The three witnesses followed footprints and bloodstains which led to a house where they found the appellant. They said the appellant sustained an arrow wound and was armed with an AK 47. They arrested the appellant and took him to the Police Station. He was then charged with murder and tried as we have already stated. The appellant did not deny the circumstances of his arrest though he denied being involved in the mAusr dtehre.re was no eye witness to the events of that night, the case against the appellant rested entirely on circumstantial evidence. The learned Judge appreciated this and held that since the trail of blood led from the scene of crime to the house where the appellant was found and as he had the AK 47 which he must have used to shoot the deceased and the boy, it was the appellant and no one else who had killed the two. With the greatest respect this finding did not take into account some serious omissions in the prosecution's case. There was evidence that the trail of blood led to the house where the appellant was found and apprehended. He was said to have been shot and wounded and the blood in the trail was presumably the appellant's. The sensible and simplest thing to do would have been to collect the sample of that blood and the appellant's blood and get it examined and classified. That examination would have revealed whether the blood on the trail belonged to the appellant. This was not done and yet the learned Judge believed that that was the appellant's blood.

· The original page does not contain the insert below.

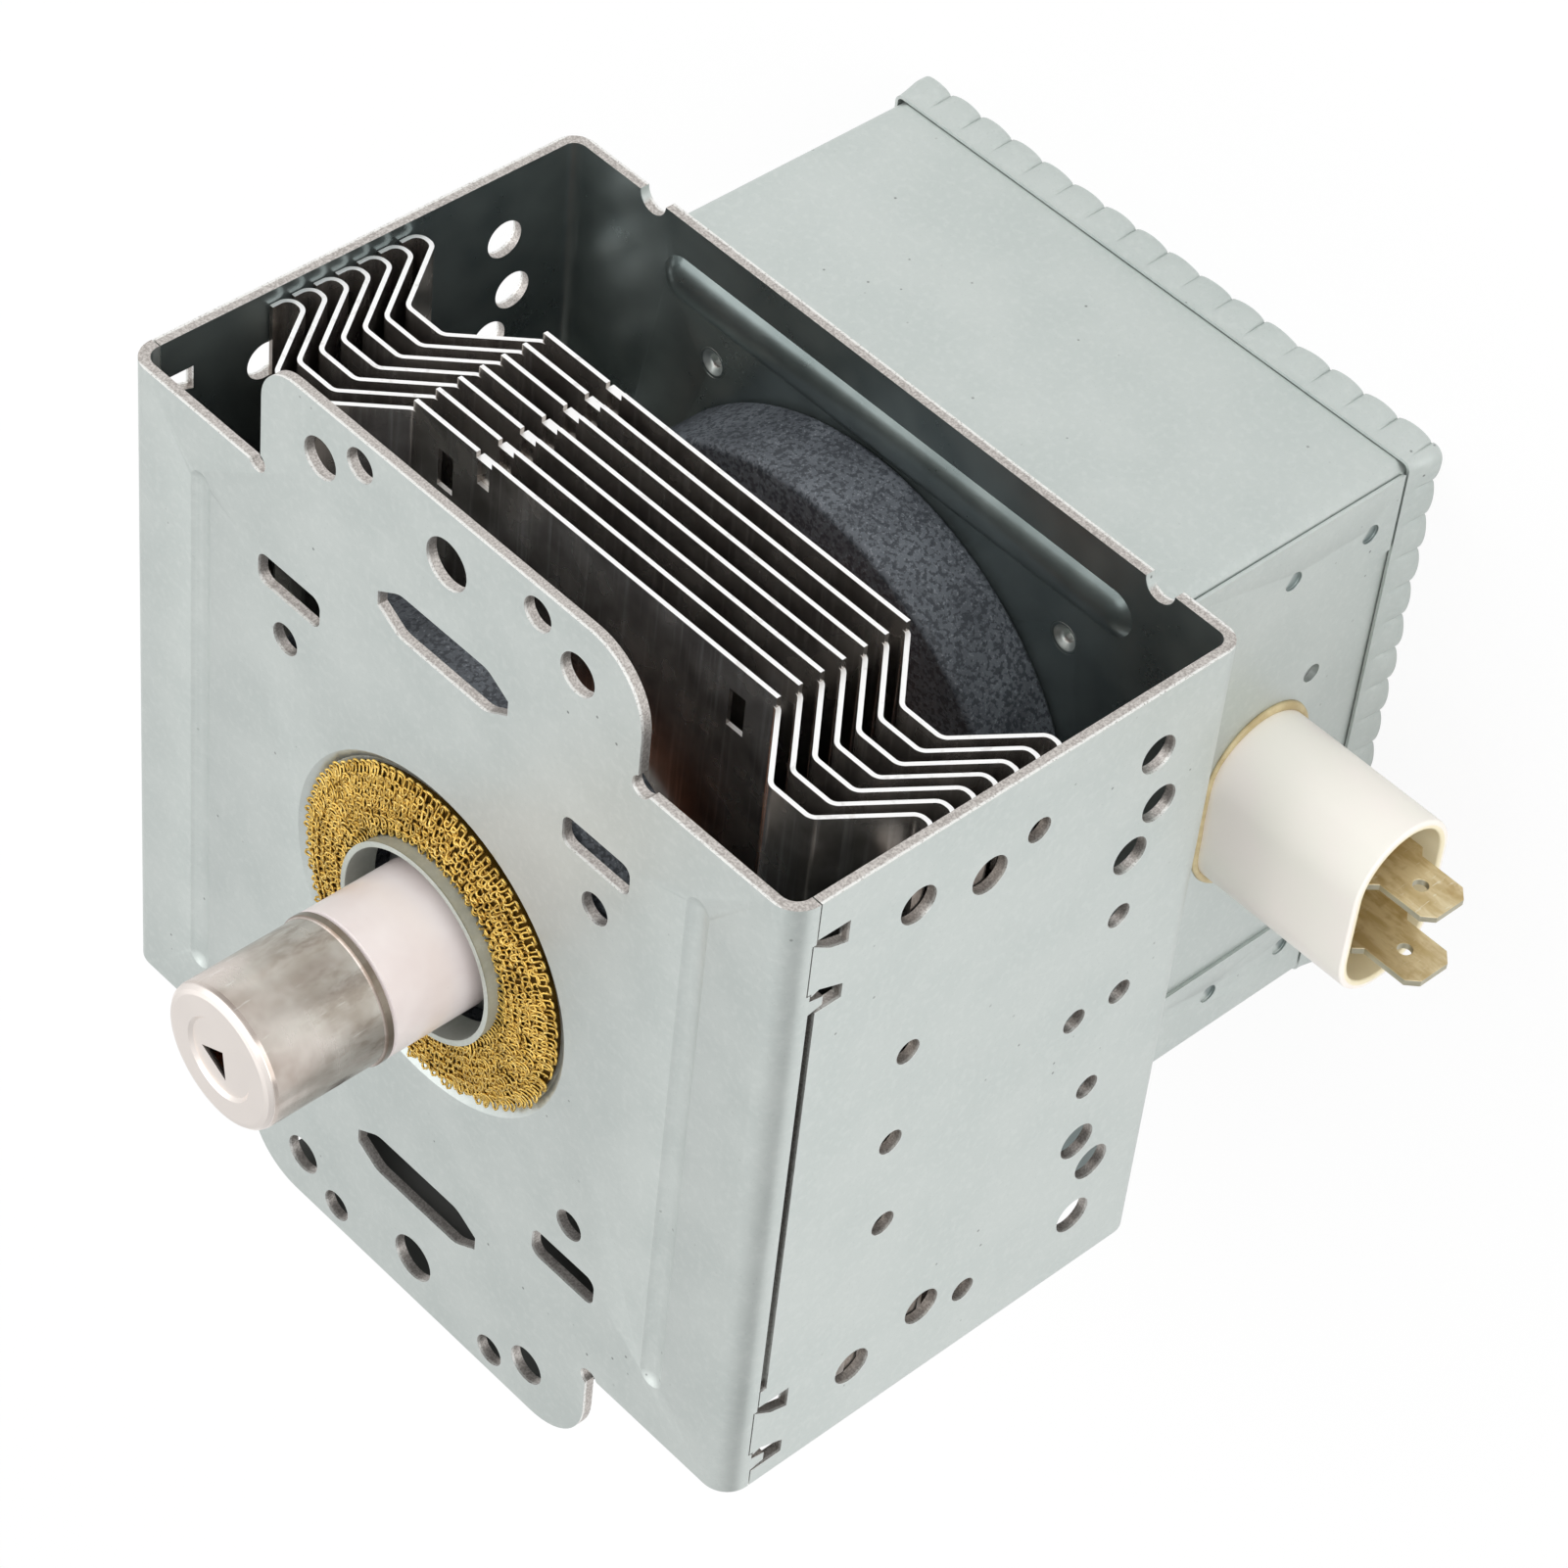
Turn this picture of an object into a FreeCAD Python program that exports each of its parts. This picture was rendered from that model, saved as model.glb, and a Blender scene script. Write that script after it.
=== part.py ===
import FreeCAD, Part
import math
import os

# Microwave-oven magnetron, in millimetres.
# Z is the tube axis and points to the antenna, Y points to the open side that shows the
# cooling fins, X points to the side that carries the terminals. The origin is on the axis,
# in the plane of the front plate's outer face, where the waveguide flange meets it.

# Yoke, a folded frame closed by a front plate
sheet = 1.2
yoke_width = 94.0
yoke_height = 83.0
yoke_depth = 57.0
frame_bend = 2.6          # outer bend radius of the frame's rear corners
plate_bend = 3.0          # outer bend radius of the front plate's wrapped edges
plate_wrap = 3.2          # how far the wrapped edges reach back
seam = 0.15               # gap between the plate's wrapped edge and the frame
seam_open = 0.9           # the same gap between the upper and the lower hooks

# Mounting tongues of the front plate, above and below the body
tongue_half = 26.5
tongue_tip = 55.0
tongue_corner_small = 4.5
tongue_corner = 7.5
root_relief = 1.2

# Holes of the front plate
mount_x = 17.9
mount_y = 48.8
mount_hole = 4.6
guide_x = 12.3
guide_y = 51.9
guide_hole = 3.7
centre_hole = 5.6
spot_x = 22.4
spot_y = 22.5
spot_hole = 3.6
vent_y = 37.8             # large vent slot
vent_half = 9.2
vent_height = 5.4
vent_taper = 3.0
vent_end = 1.8
side_slot_x = 22.0
side_slot_y = 29.2
side_slot_length = 9.2
side_slot_height = 3.8
side_slot_round = 1.2
rib_x = 35.4
rib_half = 34.5
rib_width = 3.0
rib_depth = 0.5
recess_r = 19.9
recess_depth = 0.8
recess_slope = 1.0        # how far the recess's wall leans in on its way to the floor
plate_bore = 11.0

# Hook joints between the side walls and the plate's wrapped edges
hook_head = 2.9           # depth of the hook's head behind the front face
hook_root = 7.3           # depth of the slits' far end
hook_slant = 2.2          # how much each hook leans down from head to root
hook_half = 3.2
hook_y = 33.1
hook_gap = 0.1            # between a hook's head and its notch in the plate
hook_waist = 1.5          # how far the hook is drawn in halfway along its upper side
hook_nose = 1.4           # straight run of the hook's lower side behind its head
hook_foot = 1.0
slit_height = 3.0         # below each hook
slit_narrow = 0.6         # above each hook
slit_mouth = 1.0
finger_reach = 1.7        # the plate's fingers that lie in the slits
finger_gap = 0.25
finger_lap = 0.2
finger_slant = 0.4
finger_cut = 0.6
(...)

Then there was the issue of the AK 47. No spent cartridges were retrieved from the scene and taken for ballistic examination and even the gun itself was not produced at the trial. The learned Judge tried to get over this serious flaw by simply saying that witnesses were summoned but failed to show up and testify. If that is what really happened then we would have thought that the benefit of that should have gone to the appellant and certainly not the prosecution upon whom the burden of proof lay throughout. The account of the three prosecution witnesses that they went to the scene and found two people lying dead and decided not to do anything until the following morning also appears incredible although the learned Judge did not comment on it. The reason they gave for not reporting the attack to the police immediately was not good enough.
The test to be applied where a conviction is based on circumstantial evidence was laid down in the case of Kipkering arap Koske v Rex, (1949) EACA 135 where the Court of Appeal for Eastern Africa said that in order to justify, on circumstantial evidence, the inference of guilt, the inculpatory facts must be incompatible with the innocence of the accused, and incapable of explanation upon any other reasonable hypothesis than that of his guilt, and the burden of proving facts which justify the drawing of this inference from the facts to the exclusion of any reasonable hypothesis of innocence is always on the prosecution and never shifts to the accused.
The case advanced against the appellant did not conclusively exclude the possibility that the murders could have been committed by persons other than the appellant. It was not proved that the gun he was found with was the same gun that was used to shoot the deceased. There was no proof that the blood on the trail was the appellant's blood. In these circumstances, we cannot but agree with Mr. Muthanwa, for the appellant, that the prosecution failed to prove its case against the appellant beyond any reasonable doubt.
Accordingly, we allow this appeal, quash the conviction and set aside the sentence. We order that the appellant be released forthwith unless otherwise lawfully held.
Dated and delivered at Nakuru this 28th day of February, 2003.
R. O. KWACH ...............
JUDGE OF APPEAL
A. B. SHAH ...............
JUDGE OF APPEAL
E. OWUOR ...............
JUDGE OF APPEAL
I certify that this is a true copy of the original.